0ぼくは染まるという言葉はいいと思います。書き手のショックを読み手に知らせる符号になっているし、もしも変化をはじめから肯定的に捉えているなら、「だけど信じていた」とつなぐことはできないからです。物語の転調のためにも、彼の変化は「意外」な方が良い気がする。それを乗り越えて羽ばたいていくのが成長として面白いからです。 序盤から丁寧かつ大胆に描かれていて楽しく読めました。個人的には彼の変化の「きっかけ」が描かれていたらなお良かった気がするのですが、別になくてもはじめから全く違和感なく読めました。「彼」がとにかくリアルです。
0感想ありがとうございます。 いすきさんに言われた通り染まるでも悪くないかもしれませんね。 彼を遠いようで近くで見てる日人の視点なので、終盤への展開にはあくまで主観なのでアリかなと思います。 色んな意見が知れて嬉しいです。 ありがとうございます。
0お返事ありがとうございます。それで、失礼しました。私のコメントが的確ではなかったです。 まず、ひっかかったという言葉は単に「読むのが止まった」という意味です。それ自体は良くも悪くもなく、ケチをつけたつもりは全くないです。 それで、止まったのは「染まる」という言葉自体に原因があるのではなく、自分の考えや予想を込めながら独自の視点で彼の話をしていたのが、急に >染まることを覚えて と主体的な表現に変わったことが主な理由だと思います。なぜ第三者が「覚えた」と言い切れる?と。やけに上から目線だなと。そこで立ち止まったわけです。 でもそれこそが狙い(彼=自分であることを私のような読解力のない人にも悟らせるきっかけ)だとするのであれば、これが正解なんだろうなあと思います。結局私は悟れなかったので、ただひっかかったままでしたが…(>_<) ええ、ともかくも読解力がなくてスミマセン。。
0なるほど!そういうことだったのか。かんぜんに理解しました。私ちょっと勘違いしていたようです。やや弱い印象のオチもよく見たらどんでん返しになってたんですね。素晴らしい読解だと思いました!
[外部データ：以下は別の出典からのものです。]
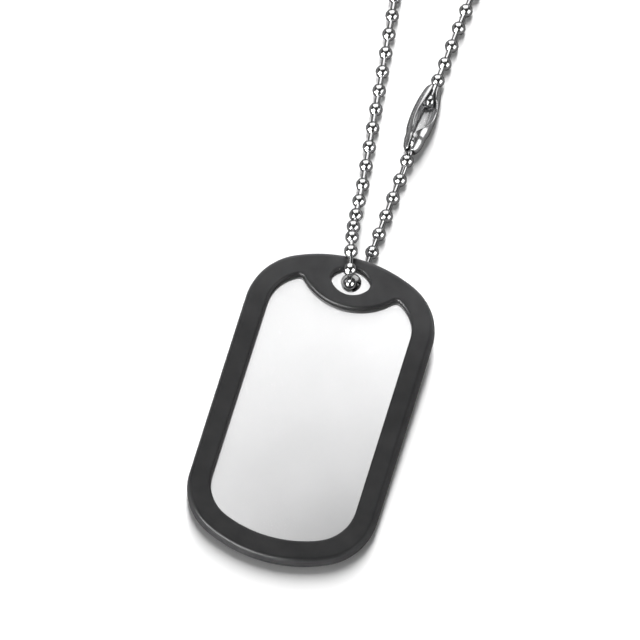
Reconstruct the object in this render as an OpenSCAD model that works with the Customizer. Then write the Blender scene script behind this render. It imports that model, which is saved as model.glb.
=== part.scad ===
// Dog tag with a rubber rim on its ball chain, lying on a flat surface.
// Millimetres, +Z up, the tag's long axis along +Y towards the chain.
// The origin is the middle of the whole part's footprint, on the surface.

/* [Steel plate] */
// Length of the plate
plate_length = 50.8; // [48:0.1:52]
// Width of the plate
plate_width = 28.6; // [27.8:0.1:29.4]
// Thickness of the plate
plate_thick = 0.5; // [0.3:0.1:0.8]
// Diameter of the punched hole
hole_d = 3.2; // [3:0.1:3.4]
// Distance from the plate's middle to the hole's centre
hole_y = 22.9; // [22.7:0.1:23.1]

/* [Rubber rim] */
// Rubber outside the plate's edge, measured at the rim's shoulder
rim_wall = 1.1; // [0.9:0.1:1.4]
// Extra rubber past the plate at the hole's end
rim_head = 0.35; // [0:0.05:0.5]
// Thickness of the rim
rim_thick = 3.2; // [2.8:0.1:3.6]
// How far the side swells past the shoulder line
rim_swell = 0.55; // [0.3:0.05:0.7]
// Radius of the rim's two end curves at the shoulder
rim_end_r = 23.2; // [22:0.1:25]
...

0追河さん、大丈夫ですよ。 色んな視点で見て頂けて嬉しく思います。 こんなこと言うことじゃないかもしれませんが、彼が僕自身であることは隠したまま終えるつもりで書いてました。 しかし染まることを覚えてのところですが、実は何も意図して視点を変えて書いたつもりは実は無いんです(笑) でも追河さんの読解でもいいと思います。 むしろそのほうがオチ的にはいいかもしれないですね。 僕の尊敬するミュージシャンが言ってたのが、読み手が作者とは違った読解をしたとしてもむしろそっちのほうがいい場合もあると。 だから 作者なのにこういう読み方があるのかと勉強させられました。 作品の中で彼=僕なんだよって無意識で主張したかったかもしれませんね。 感想頂けてよかったです。 自分の詩を考察して頂ける貴重な体験ができました。
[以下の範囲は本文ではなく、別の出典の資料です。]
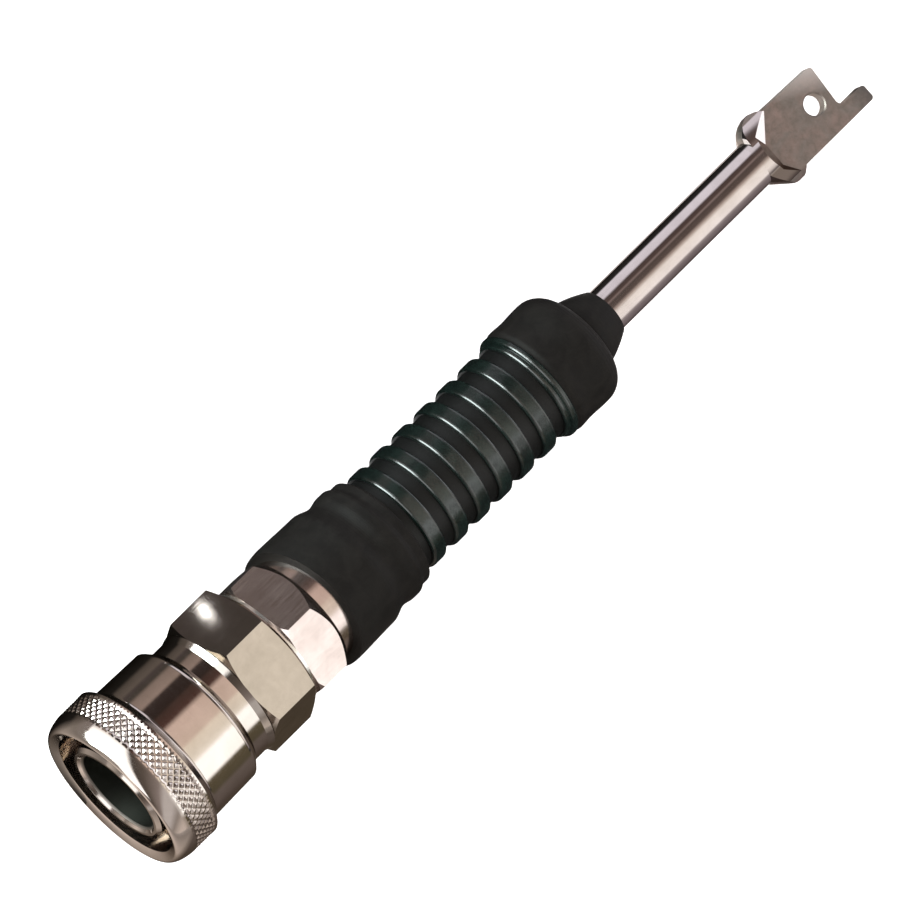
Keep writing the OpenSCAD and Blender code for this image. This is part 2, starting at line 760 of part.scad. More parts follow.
module spring_retainer()
    color([0.7, 0.6, 0.35])
        difference() {
            rod(retainer_r - push_fit, chamber_end_x, retainer_back_x);
            rod(guide_stem_r + run_fit, chamber_end_x - cut_over, retainer_back_x + cut_over);
            for (i = [0 : retainer_holes - 1])
                rotate([i * 360 / retainer_holes, 0, 0])
                    translate([chamber_end_x - cut_over, 0, retainer_hole_ring_r])
                        rotate([0, 90, 0])
                            cylinder(d = retainer_hole_d, h = retainer_t + 2 * cut_over, $fn = round_fn);
        }

module body_gasket()
    color([0.15, 0.15, 0.15])
        ring(retainer_r + push_fit, body_thread_r, gasket_x, gasket_end_x);

// ---- hexagons ----

module hex_adapter()
    color([0.70, 0.66, 0.60])
        difference() {
            union() {
                cone(collar_r - collar_fall, collar_r, adapter_x, hex_x);
                intersection() {
                    hexagon(adapter_corner_r, hex_x - collar_lap, adapter_end_x, hex_turn);
                    turned([
                        [0, hex_x - collar_lap],
                        [core_r, hex_x - collar_lap],
                        [adapter_corner_r, hex_x + adapter_chamfer],
                        [adapter_corner_r, adapter_end_x - adapter_back_chamfer],
                        [adapter_face_r, adapter_end_x - adapter_back_edge],
                        [adapter_face_r - adapter_back_edge, adapter_end_x],
                        [0, adapter_end_x]
                    ]);
                }
                rod(tail_r, gasket_end_x, tail_end_x);
            }
            ring(clamp_r, body_thread_r + push_fit, adapter_x - cut_over, gasket_end_x);
            rod(clamp_r + cut_over, adapter_x - cut_over, retainer_back_x);
            rod(clamp_bore_r, adapter_x, gasket_end_x);
            rod(air_way_r, gasket_end_x - cut_over, tail_end_x + cut_over);
        }

module sealing_washer()
    color([0.85, 0.83, 0.80])
        ring(tail_r + push_fit, washer_d / 2, adapter_end_x, washer_end_x);

module stem_outside()
    intersection() {
        hexagon(stem_corner_r, stem_x, stem_face_x, stem_turn + 180 / hex_sides);
        turned([
            [0, stem_x],
            [stem_corner_r - stem_front_chamfer, stem_x],
            [stem_corner_r, stem_x + stem_front_chamfer],
            [stem_corner_r, stem_x + stem_corner_len],
            [stem_end_r, stem_face_x - stem_end_len],
            [stem_end_r, stem_face_x],
            [0, stem_face_x]
        ]);
    }

module handle_stem()
    color([0.60, 0.50, 0.46])
        difference() {
            union() {
                stem_outside();
                rod(spigot_r, stem_socket_end_x, spigot_end_x);
            }
            rod(tail_r + push_fit, stem_x - cut_over, stem_socket_end_x);
            rod(air_way_r, stem_x, spigot_end_x + cut_over);
            ring(o_groove_r, spigot_r + cut_over, o_ring_x - o_ring_r - push_fit, o_ring_x + o_ring_r + push_fit);
        }

module stem_o_ring()
    color([0.1, 0.1, 0.1])
        rotate([0, 90, 0])
            translate([0, 0, o_ring_x])
                rotate_extrude($fn = round_fn)
                    translate([o_ring_centre_r, 0])
                        circle(r = o_ring_r, $fn = round_fn);

// ---- grip ----

module handle_barrel()
    color([0.55, 0.55, 0.56])
        ring(barrel_in_r, barrel_r, stem_face_x, barrel_end_x);

module rear_boot() {
    tail_x = rear_boot_x - boot_tail;
    outline = flow([
        [rear_boot_r - boot_tail_drop, tail_x],
        [rear_boot_r, rear_boot_x + rear_full_at],
        [rear_boot_r - rear_fall, rear_boot_x + rear_plain_len],
        [rear_boot_r - rear_waist_depth, ribs_x - rear_waist_at],
        [rear_boot_r - rear_collar_drop, ribs_x - rear_collar_at - rear_collar_w / 2],
        [rear_boot_r - rear_collar_drop, ribs_x - rear_collar_at + rear_collar_w / 2],
        [rear_boot_r - rear_lip_drop, ribs_x - rear_lip_w],
        [rear_boot_r - rear_lip_drop, ribs_x - rear_lip_edge],
        [rear_boot_r - rear_lip_drop - rear_lip_edge, ribs_x]
    ]);
    color([0.12, 0.11, 0.11])
        difference() {
            turned(concat(outline, [[rubber_in_r, ribs_x], [rubber_in_r, tail_x]]));
            stem_outside();
            translate([rear_boot_x, 0, 0])
                rotate([0, rear_boot_slant, 0])
                    translate([-far, -far / 2, -far / 2])
                        cube([far, far, far]);
        }
}

// the outline of one rib between two places, with rounded edges
function rib(outer_r, edge, x0, x1) = concat(
    [[rib_root_r, x0]],
    [
        for (i = [0 : edge_steps])
            let (a = 90 * i / edge_steps)
            [outer_r - edge * (1 - sin(a)), x0 + edge * (1 - cos(a))]
    ],
    [
        for (i = [0 : edge_steps])
            let (a = 90 * i / edge_steps)
            [outer_r - edge * (1 - cos(a)), x1 - edge * (1 - sin(a))]
    ],
    [[rib_root_r, x1]]
);

// the flange: a low step like a rib, then a rim with a rounded rise
function flange_outline() =
    let (
        rise = flange_r - rib_r,
        rim_x = flange_end_x - flange_rim_w,
        rim_round = flange_rim_w / 2,
        rim_edge = rise / 3
    )
    concat(
        [[rib_root_r, flange_x]],
        [
            for (i = [0 : edge_steps])
                let (a = 90 * i / edge_steps)
                [rib_r - rib_edge * (1 - sin(a)), flange_x + rib_edge * (1 - cos(a))]
        ],
        [
            for (i = [0 : edge_steps])
                let (a = 90 * i / edge_steps)
                [rib_r + rise * sin(a), rim_x + rim_round * (1 - cos(a))]
        ],
        [[flange_r, flange_end_x - rim_edge], [flange_r - rim_edge, flange_end_x]]
    );

module ribbed_grip()
    color([0.09, 0.16, 0.14])
        turned(concat(
            [[rubber_in_r, ribs_x], [rib_root_r, ribs_x]],
            [
                for (i = [0 : rib_count - 1])
                    let (x0 = ribs_x + rib_lead + i * rib_pitch)
                    each rib(rib_r, rib_edge, x0, x0 + rib_pitch - rib_gap)
            ],
            flange_outline(),
            [[rubber_in_r, flange_end_x]]
        ));

module front_boot() {
    shoulder_x = flange_end_x + front_shoulder_at;
    nose_x = shoulder_x + front_shoulder_r;
    nose_root_r = tube_r + front_nose_wall;
    nose_fall = front_nose_wall - front_tip_wall;
    outline = flow([
        [front_boot_r - front_edge_drop, flange_end_x],
        [front_boot_r, flange_end_x + front_full_at],
        [front_boot_r - front_waist_depth, flange_end_x + front_waist_at],
        [front_boot_r, shoulder_x - front_full_at]
    ]);
    shoulder = arc(front_boot_r - front_shoulder_r, shoulder_x, front_shoulder_r, 0, front_shoulder_to);
    nose = [
        for (i = [0 : arc_steps])
            let (t = i / arc_steps)
            [nose_root_r - nose_fall * pow(t, nose_power), nose_x + (front_boot_end_x - nose_x) * t]
    ];
    color([0.12, 0.11, 0.11])
        turned(concat(
            outline, shoulder, nose,
            [
                [tube_hole_r, front_boot_end_x],
                [tube_hole_r, gland_end_x + push_fit],
                [rubber_in_r, gland_end_x + push_fit],
                [rubber_in_r, flange_end_x]
            ]
        ));
}

// ---- gland, tube and head ----

module front_bush()
    color([0.70, 0.60, 0.35])
        difference() {
            union() {
                rod(bush_r, bush_x, barrel_end_x);
                rod(barrel_r, barrel_end_x, bush_flange_end_x);
                rod(bush_thread_r, bush_flange_end_x, bush_nose_x);
            }
            rod(tube_in_r, bush_x - cut_over, tube_x);
            rod(tube_hole_r, tube_x, bush_nose_x + cut_over);
        }

module tube_ferrule()
    color([0.78, 0.66, 0.38])
        turned([
            [tube_hole_r, bush_nose_x],
            [ferrule_back_r, bush_nose_x],
            [ferrule_tip_r, ferrule_end_x],
            [tube_hole_r, ferrule_end_x]
        ]);

module gland_nut()
    color([0.72, 0.62, 0.36])
        difference() {
            rod(gland_r, bush_flange_end_x, gland_end_x);
            rod(gland_thread_r, bush_flange_end_x - cut_over, bush_nose_x);
            cone(gland_thread_r, ferrule_tip_r + push_fit, bush_nose_x, ferrule_end_x);
            rod(tube_hole_r, bush_flange_end_x, gland_end_x + cut_over);
        }

module air_tube()
    color([0.80, 0.76, 0.74])
        ring(tube_in_r, tube_r, tube_x, head_x);

// outline of the flat head in plan, with its rounded corners and the finger's fillet
function plan_arc(x, y, r, from, to) = [
    for (i = [0 : arc_steps])
        let (a = from + (to - from) * i / arc_steps)
        [x + r * cos(a), y + r * sin(a)]
];

module plate_outline()
    let (
        top_y = plate_high - plate_draw,
        root_y = -plate_low + finger_w,
        end_x = plate_end_x - plate_rake
    )
    polygon(concat(
        [[plate_start_x, -plate_low], [plate_start_x, plate_high], [upper_lobe_x, plate_high]],
        plan_arc(plate_end_x - corner_r, top_y - corner_r, corner_r, 90, 0),
        plan_arc(end_x + finger_fillet, root_y + finger_fillet, finger_fillet, 180, 270),
        plan_arc(finger_end_x - corner_r, root_y - corner_r, corner_r, 90, 0),
        plan_arc(finger_end_x - corner_r, -plate_low + corner_r, corner_r, 0, -90)
    ));

// a turned collar, kept on one side of the tool only
module half_turned(points, side)
    intersection() {
        turned(points);
        translate([head_x - cut_over, side > 0 ? -lobe_overlap : lobe_overlap - far, -far / 2])
            cube([far, far, far]);
    }

// the two lobes beside the tube's end, thinned to a lens towards their rims
module lobes()
    intersection() {
        union() {
            half_turned(concat(
                [[0, head_x], [tube_r - lobe_inside, head_x]],
                arc(upper_arc_r, upper_lobe_x, upper_lobe_r, upper_from, upper_to),
                [[0, upper_lobe_x + upper_lobe_r * sin(upper_to)]]
            ), 1);
            half_turned(concat(
                [[0, head_x], [tube_r, head_x]],
                arc(lower_lobe_h - lower_lobe_r, lower_arc_x, lower_lobe_r, -lower_lobe_slope, 0),
                arc(lower_lobe_h - lower_lobe_edge, lower_edge_x, lower_lobe_edge, 0, lower_to),
                [[plate_low - lobe_inside, lower_edge_x + lower_lobe_h - plate_low + lobe_inside]],
                [[0, lower_edge_x + lower_lobe_h - plate_low + lobe_inside]]
            ), -1);
        }
        translate([0, 0, -lens_shift])
            rod(lens_r, head_x, finger_end_x);
        translate([0, 0, lens_shift])
            rod(lens_r, head_x, finger_end_x);
    }

// everything beyond a leaning wall whose foot passes a point of the flat head's face
module beyond_wall(y, turn, lean)
    translate([flat_x, y, plate_t / 2])
        rotate([0, 0, turn])
            rotate([0, -lean, 0])
                translate([0, -far, -far])
                    cube([2 * far, 2 * far, 2 * far]);

// what the flats remove above the plate: square across the axis, then drawn back on both sides
module flat_cutter()
    intersection() {
        translate([head_x - far, -far, plate_t / 2])
            cube([2 * far, 2 * far, far]);
        beyond_wall(0, 0, flat_lean);
        beyond_wall(flat_hi, -flat_hi_turn, flat_hi_lean);
        beyond_wall(-flat_lo, flat_lo_turn, flat_lean);
    }

module tool_head()
    color([0.47, 0.42, 0.39])
        difference() {
            union() {
                lobes();
                rod(tube_r, head_x, flat_x + lobe_inside);
                translate([0, 0, -plate_t / 2])
                    linear_extrude(plate_t)
                        plate_outline();
                rod(head_spigot_r, head_x - head_spigot_len, head_x + lobe_inside);
            }
            flat_cutter();
            mirror([0, 0, 1])
                flat_cutter();
            rod(drilling_r, head_x - head_spigot_len - cut_over, hole_x);
            translate([hole_x, hole_up, -far / 2])
                cylinder(r = hole_r, h = far, $fn = round_fn);
            for (side = [0, 1])
                mirror([0, 0, side])
                    translate([hole_x, hole_up, plate_t / 2 - hole_chamfer])
                        cylinder(r1 = hole_r, r2 = hole_r + hole_chamfer, h = hole_chamfer, $fn = round_fn);
        }

coupler_body();
coupler_sleeve();
sleeve_spring();
sleeve_stop_ring();
locking_ball(0);  // locking_ball_1
locking_ball(1);  // locking_ball_2
locking_ball(2);  // locking_ball_3
locking_ball(3);  // locking_ball_4
locking_ball(4);  // locking_ball_5
locking_ball(5);  // locking_ball_6
plug_packing();
valve_poppet();
poppet_seal();
valve_spring();
spring_retainer();
body_gasket();
hex_adapter();
sealing_washer();
handle_stem();
stem_o_ring();
handle_barrel();
rear_boot();
ribbed_grip();
front_boot();
front_bush();
tube_ferrule();
gland_nut();
air_tube();
tool_head();
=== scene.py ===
import bpy
import bmesh
import math
from mathutils import Matrix, Vector


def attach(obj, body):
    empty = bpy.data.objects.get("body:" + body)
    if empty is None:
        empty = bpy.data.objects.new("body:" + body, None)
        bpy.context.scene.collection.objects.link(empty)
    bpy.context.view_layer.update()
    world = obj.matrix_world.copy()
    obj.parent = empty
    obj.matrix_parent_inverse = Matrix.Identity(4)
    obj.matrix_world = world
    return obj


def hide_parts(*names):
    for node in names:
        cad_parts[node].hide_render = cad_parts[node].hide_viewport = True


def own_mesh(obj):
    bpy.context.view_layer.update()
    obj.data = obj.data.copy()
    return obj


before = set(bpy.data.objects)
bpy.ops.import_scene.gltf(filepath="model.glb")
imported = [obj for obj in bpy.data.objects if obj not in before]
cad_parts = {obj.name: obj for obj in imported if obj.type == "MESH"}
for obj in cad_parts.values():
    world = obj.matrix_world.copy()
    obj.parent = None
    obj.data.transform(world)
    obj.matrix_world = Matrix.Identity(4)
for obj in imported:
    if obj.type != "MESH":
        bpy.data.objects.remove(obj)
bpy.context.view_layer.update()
print("frame loaded:", len(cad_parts), "nodes")
mm = 0.001


def addObject(name, data):
    obj = bpy.data.objects.new(name, data)
    bpy.context.scene.collection.objects.link(obj)
    return obj


# camera: the tool leans across the frame, with its mouth a little nearer
cameraPlace = {
    "lean": 44.57,        # degrees up from the frame's lower edge
    "tilt": 19.5,         # degrees, the mouth towards the camera
    "roll": 8.0,          # degrees, the upper long side towards the camera
    "distance": 1.130,    # metres to the anchor on the axis
    "anchorX": 0.06164,   # the anchor's place along the tool
    "shiftRight": -0.000875,
    "shiftUp": -0.002768,
    "lens": 348.0,        # millimetres
    "sensor": 36.0,
    "clipStart": 0.05,
    "clipEnd": 20.0,
}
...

0キラーフレーズがたくさんあり 匿名があんま意味ないと思う 素顔でやったらいい というのもVoiceはやっぱり隠せないから 違ってたらうけるけど まあどっちでもいいね 昼の光が、夜の闇の深さを知るものか 人は自分にないものを求める だから彼が闇ばかり書いていたのは逆説的に光を求めていたからで 最後の彼は光を書きたいと言う それなら闇を求めるためかなとも思う そうこうやってみて自分の闇を認めていくのかな 生きてくってそんな感じ なぜ?そうなったかを論理構造から抜いてるから 解釈の幅が広がるスタイル 最初もいったけど 悲しみの不発弾 とか素敵なフレーズがたくさんある なんだかイノセントな作品 ていうかいつもユーアーイノセント!
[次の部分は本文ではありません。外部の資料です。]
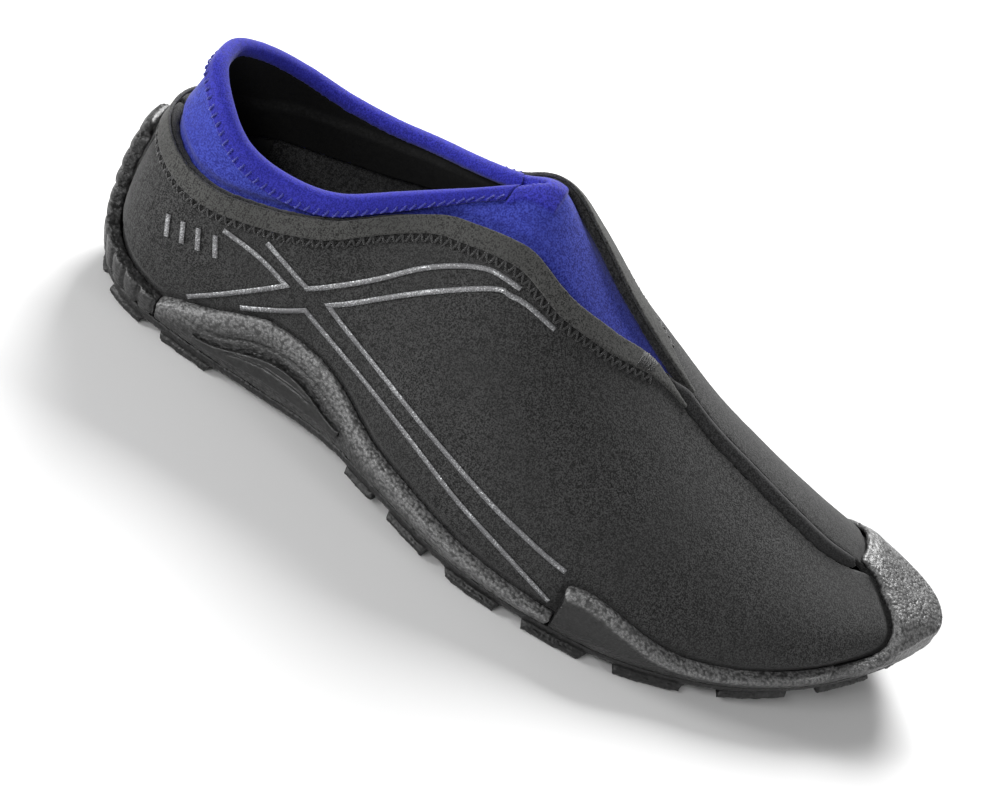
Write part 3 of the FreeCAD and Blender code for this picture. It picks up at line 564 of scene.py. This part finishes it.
def lipped(piece, node, bead, spread):
    """Rolls the upper edge of a rubber wall into a rounded bead, and marks it for a painted
    highlight.
    """
    points = coordinates(piece)
    edge = cad_points(node)
    top = np.full(len(points), NO_EDGE)
    for sign in (-1, 1):
        part = edge[(edge[:, 1] - sole_middle(edge[:, 0])) * sign >= 0]
        if len(part) < FEWEST_POINTS:
            continue
        places, tops = edge_line(part, 2, 0, np.max, LIP_WIDTH)
        here = (points[:, 1] - sole_middle(points[:, 0])) * sign >= 0
        top[here] = np.interp(points[here, 0], places, tops)
    out = directions(piece)
    sideways = np.clip(1.6 * np.linalg.norm(out[:, :2], axis=1), 0, 1)
    below = top - points[:, 2]
    move(piece, bead * np.exp(-(((below - LIP_WIDTH) / LIP_WIDTH) ** 2)) * sideways)
    # Painted highlight: the bead pales the colour, and on the toe each face pales more the more it
    # faces up
    lip_highlight = 1 - rise(below, LIP_FADE * LIP_WIDTH, spread * LIP_WIDTH)
    toe = rise(points[:, 0], cad_high.x - TOE_START, cad_high.x - TOE_FULL)
    lip_highlight = lip_highlight * (1 - toe) + TOE_LIP_HIGHLIGHT * toe * np.clip(1.6 * out[:, 2] + 0.5, 0, 1)
    mark(piece, "lip_highlight", lip_highlight)


RUBBER_FOLD = 1.6 * MM


def rubber_piece(name, node, look, voxel=0.55 * MM, depth=0.10 * MM, shape=None, bead=None,
                 spread=2.4, rounds=2):
    """A rubber moulding, from its CAD node: bead, grooves, folds and narrowing at the ground."""
    piece = remeshed(welded(name, [node]), voxel, rounds)
    if bead is not None:
        lipped(piece, node, bead, spread)
    if shape:
        shape(piece)
    relief(piece, depth, RUBBER_FOLD)
    place(piece, tucked(coordinates(piece)))
    smooth_shading(piece)
    finish_piece(piece, look, node)


rubber_piece("outsole_rubber", "outsole", TREAD_RUBBER, voxel=0.8 * MM, depth=0.08 * MM,
             rounds=8)
rubber_piece("toe_rand_rubber", "toe_rand", BLACK_RUBBER, shape=ridged_toe, bead=0.8 * MM)
rubber_piece("heel_bumper_rubber", "heel_bumper", SIDEWALL_RUBBER_PAINTED_LIGHT, shape=grooved_heel)
for side in ("lateral", "medial"):
    rubber_piece(f"midfoot_rand_{side}_rubber", f"midfoot_rand_{side}", SIDEWALL_RUBBER_PAINTED_LIGHT,
                 shape=lined_wave(side), bead=0.5 * MM, spread=5.5)
    rubber_piece(f"shank_insert_{side}_rubber", f"shank_insert_{side}", INSERT_RUBBER,
                 voxel=0.4 * MM, depth=0.06 * MM, shape=slit_insert(side))


# ---------------------------------------------------------------- cloth pieces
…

0感想ありがとうございます。 フレーズを褒めて頂けて嬉しく思います。 今気づきました、僕匿名だったんですね(>_<) アッシュと申します。編集で今から付け足せないでしょうかね。 あえて淡々と書いてよかったと凄く思います。 はっきりしたことを書かないことで解釈が広がるんですね。 頭に入れてこれからも頑張ります。 ありがとうございます。
0はじめまして。非常に詩としての純度の高さを感じました。一点だけ、タイトルは「ノンフィクション」または「作家」のどちらか(私なら作家にしますが)に絞るとよりひき締まった印象になるように思います。
0感想ありがとうございます。 たしかにノンフィクション作家だと タイトルで色々明かしすぎですね。 実話を書いている、作家は ノンフィクション作家しかいないなと考えて安直に名付けてしまいました。 参考になりました。 ご意見ありがとうございます。